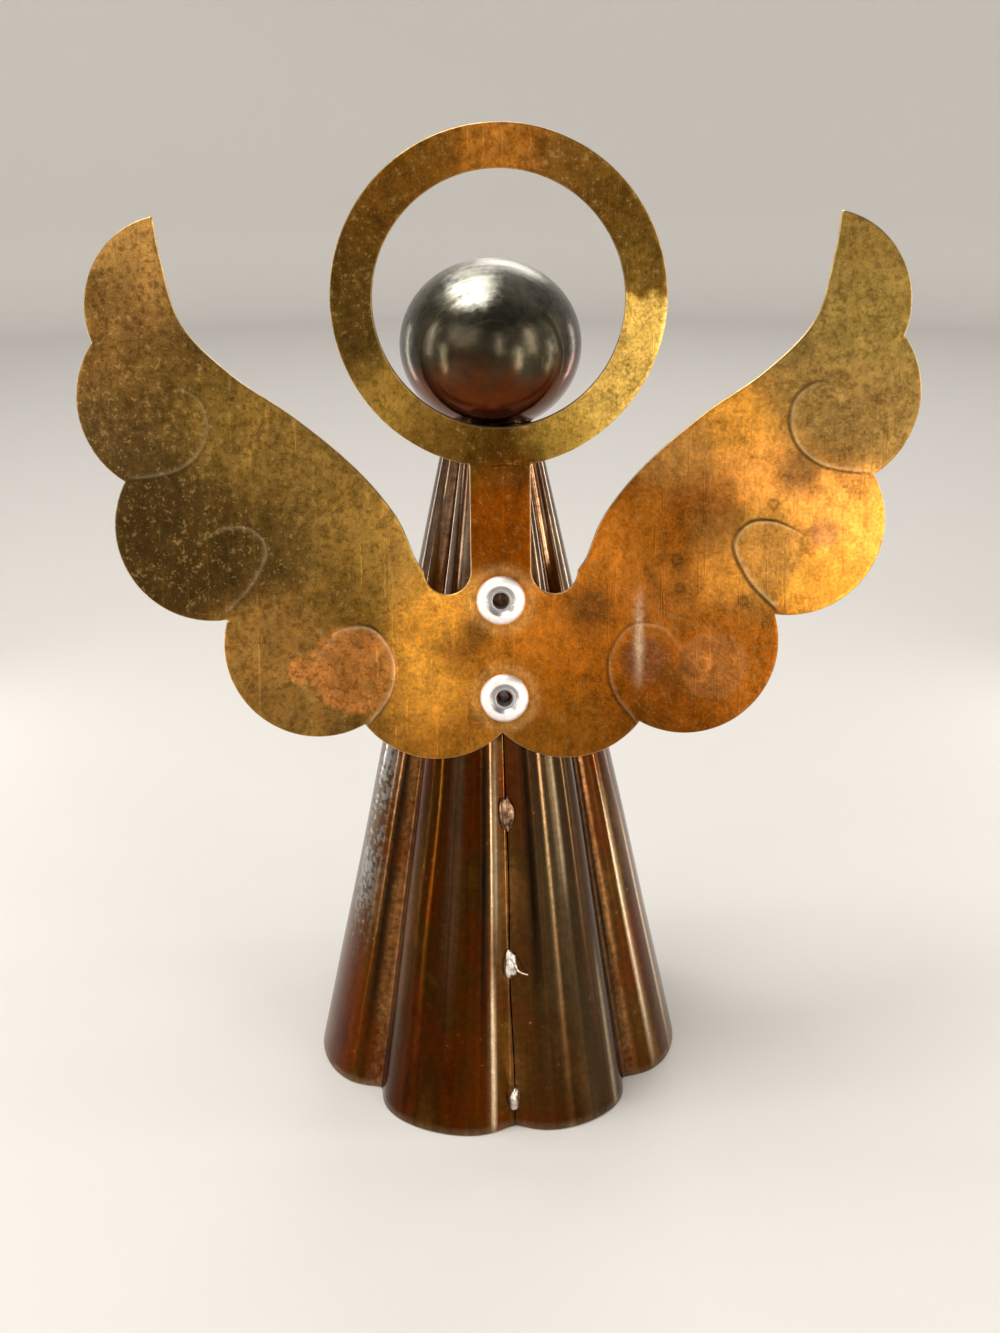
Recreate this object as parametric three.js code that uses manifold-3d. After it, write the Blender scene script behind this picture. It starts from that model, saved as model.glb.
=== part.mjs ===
// Angel hand bell of sheet brass.
//
// A fluted cone of thin sheet is the bell and the angel's skirt. A flat cut-out of wings, neck and
// halo is fastened to its back by two blind rivets, a hollow ball is the head, and a clapper hangs
// inside on a link. Millimetres, +Z up, standing on its rim at z = 0, wings on the -Y side.
import * as THREE from 'three';
import { mergeVertices } from 'three/addons/utils/BufferGeometryUtils.js';
import Module from 'manifold-3d';

const wasm = await Module();
wasm.setup();

const DEG = Math.PI / 180;
const GAP = 0.3;                 // clearance between pieces that touch on the real bell

// ---- driving dimensions ----------------------------------------------------------------------
// Skirt: a fluted cone rolled from one sheet, whose two edges meet in the seam fold.
const RIM_RADIUS = 27.44;        // crest of a flute at the rim
const MOUTH_RADIUS = 6.08;       // crest of a flute at the open top, under the head
const SKIRT_HEIGHT = 94.1;
const SKIRT_WALL = 0.6;
const SEAM_AZIMUTH = 5.3 * DEG;  // measured from -Y towards +X
const SEAM_SLIT = 0.35;          // open line between the two sheet edges
const WIDE_FLUTES = 6;
const WIDE_PITCH = 52.25 * DEG;  // the seventh flute takes what is left of the turn
const FOLD_DEPTH = 0.146;        // share of the radius that a fold goes in
const FOLD_SPREAD = 7 * DEG;
const SEAM_DEPTH = 0.098;
const SEAM_SPREAD = 5 * DEG;
const FOLD_ROUNDING = 1.5 * DEG;
const TAPER = (RIM_RADIUS - MOUTH_RADIUS) / SKIRT_HEIGHT;

// Wing and halo sheet, in its own plane: s across from its middle line, t up from the fold line
// along which the halo is bent upright.
const SHEET = 0.8;
const SHEET_OFFSET = 1.04;       // the sheet's middle line stands this far to +X of the bell's axis
const FEATHER_RADIUS = 12;
const TIP_RADIUS = 11.4;
const FEATHERS = [[8.45, -26.15], [24, -23], [37.3, -7.55], [41.3, 8.6]];
const TIP_CENTRE = [40.3, 19.8];
const TIP_POINT = [42.6, 30.9];
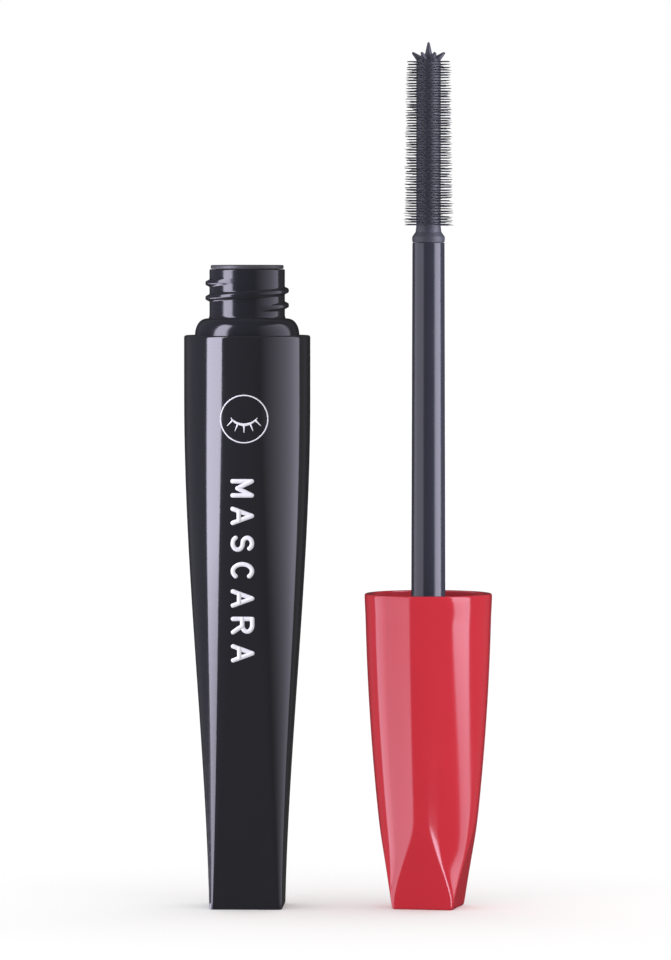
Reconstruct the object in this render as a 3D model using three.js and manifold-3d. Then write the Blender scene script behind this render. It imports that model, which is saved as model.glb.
______________________________
* _Exercise objective_:
Take the entries above and copy them out exactly.

* _Exercise result_:
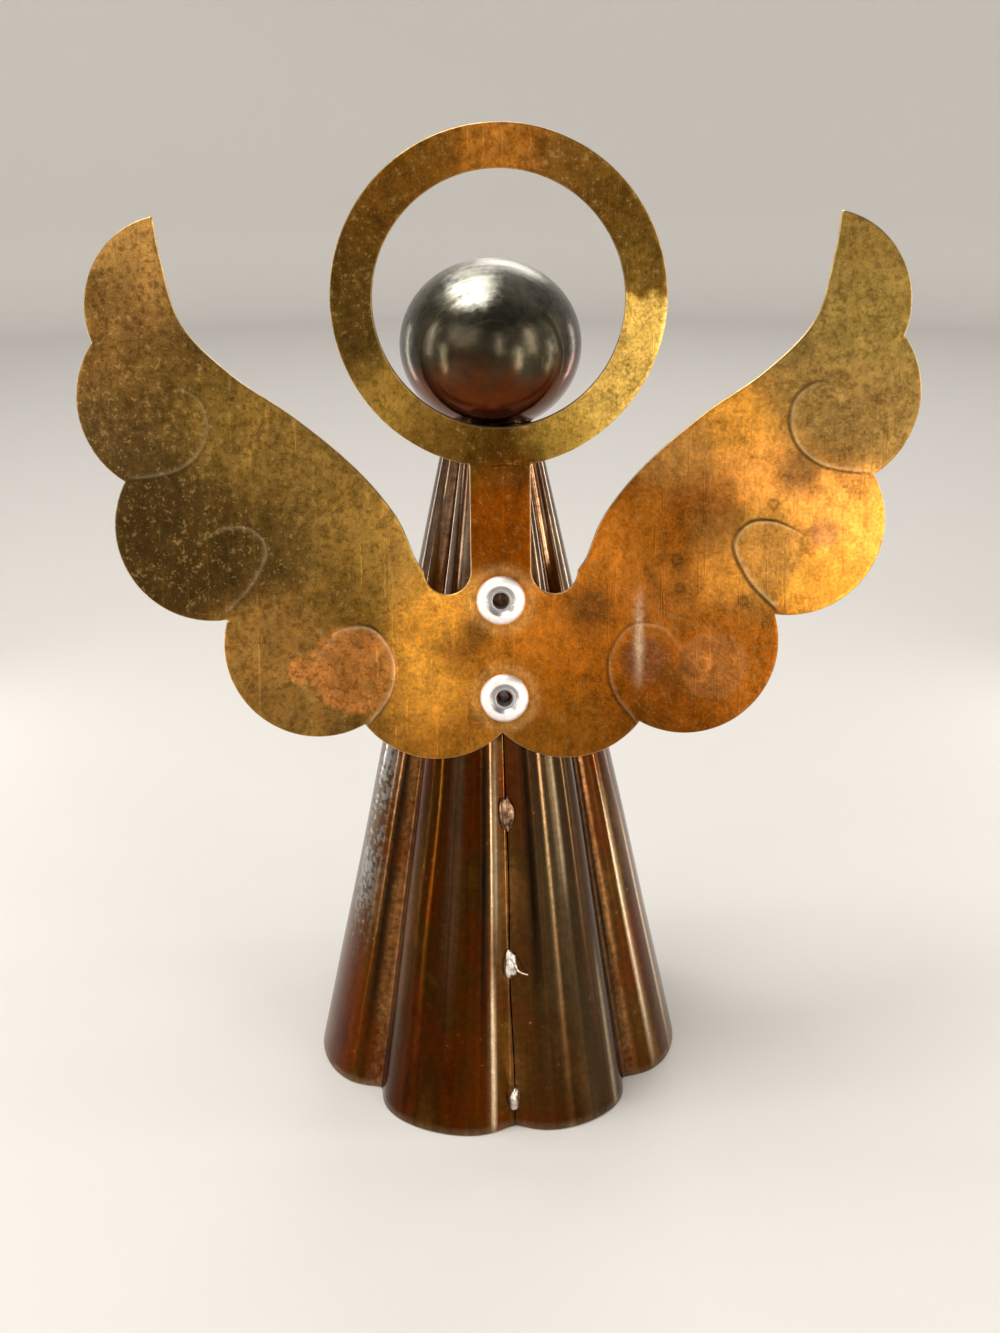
Recreate this object as parametric three.js code that uses manifold-3d. After it, write the Blender scene script behind this picture. It starts from that model, saved as model.glb.
=== part.mjs ===
// Angel hand bell of sheet brass.
//
// A fluted cone of thin sheet is the bell and the angel's skirt. A flat cut-out of wings, neck and
// halo is fastened to its back by two blind rivets, a hollow ball is the head, and a clapper hangs
// inside on a link. Millimetres, +Z up, standing on its rim at z = 0, wings on the -Y side.
import * as THREE from 'three';
import { mergeVertices } from 'three/addons/utils/BufferGeometryUtils.js';
import Module from 'manifold-3d';

const wasm = await Module();
wasm.setup();

const DEG = Math.PI / 180;
const GAP = 0.3;                 // clearance between pieces that touch on the real bell

// ---- driving dimensions ----------------------------------------------------------------------
// Skirt: a fluted cone rolled from one sheet, whose two edges meet in the seam fold.
const RIM_RADIUS = 27.44;        // crest of a flute at the rim
const MOUTH_RADIUS = 6.08;       // crest of a flute at the open top, under the head
const SKIRT_HEIGHT = 94.1;
const SKIRT_WALL = 0.6;
const SEAM_AZIMUTH = 5.3 * DEG;  // measured from -Y towards +X
const SEAM_SLIT = 0.35;          // open line between the two sheet edges
const WIDE_FLUTES = 6;
const WIDE_PITCH = 52.25 * DEG;  // the seventh flute takes what is left of the turn
const FOLD_DEPTH = 0.146;        // share of the radius that a fold goes in
const FOLD_SPREAD = 7 * DEG;
const SEAM_DEPTH = 0.098;
const SEAM_SPREAD = 5 * DEG;
const FOLD_ROUNDING = 1.5 * DEG;
const TAPER = (RIM_RADIUS - MOUTH_RADIUS) / SKIRT_HEIGHT;

// Wing and halo sheet, in its own plane: s across from its middle line, t up from the fold line
// along which the halo is bent upright.
const SHEET = 0.8;
const SHEET_OFFSET = 1.04;       // the sheet's middle line stands this far to +X of the bell's axis
const FEATHER_RADIUS = 12;
const TIP_RADIUS = 11.4;
const FEATHERS = [[8.45, -26.15], [24, -23], [37.3, -7.55], [41.3, 8.6]];
const TIP_CENTRE = [40.3, 19.8];
const TIP_POINT = [42.6, 30.9];
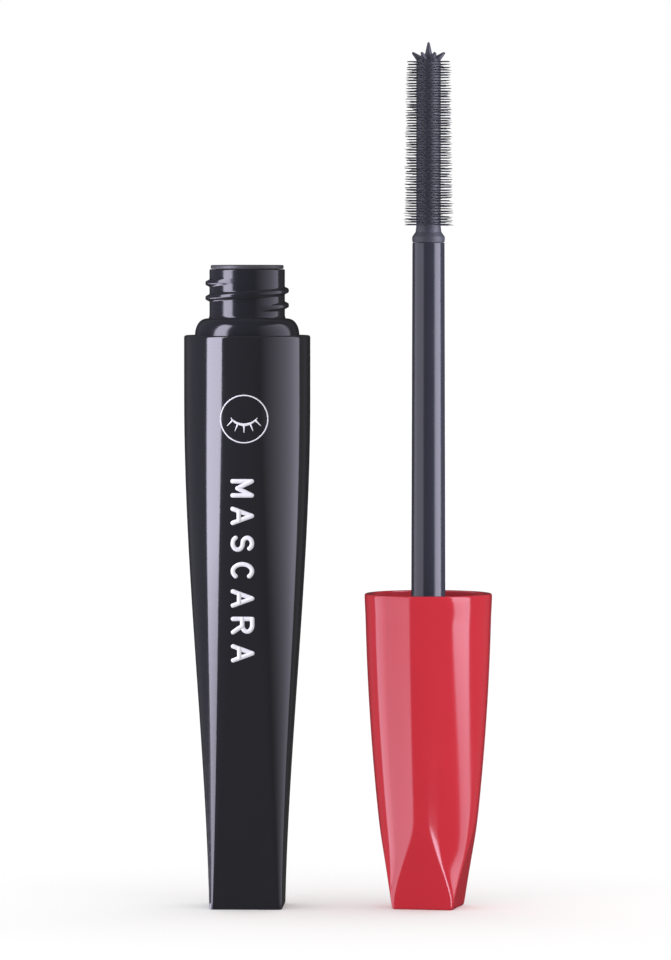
Reconstruct the object in this render as a 3D model using three.js and manifold-3d. Then write the Blender scene script behind this render. It imports that model, which is saved as model.glb.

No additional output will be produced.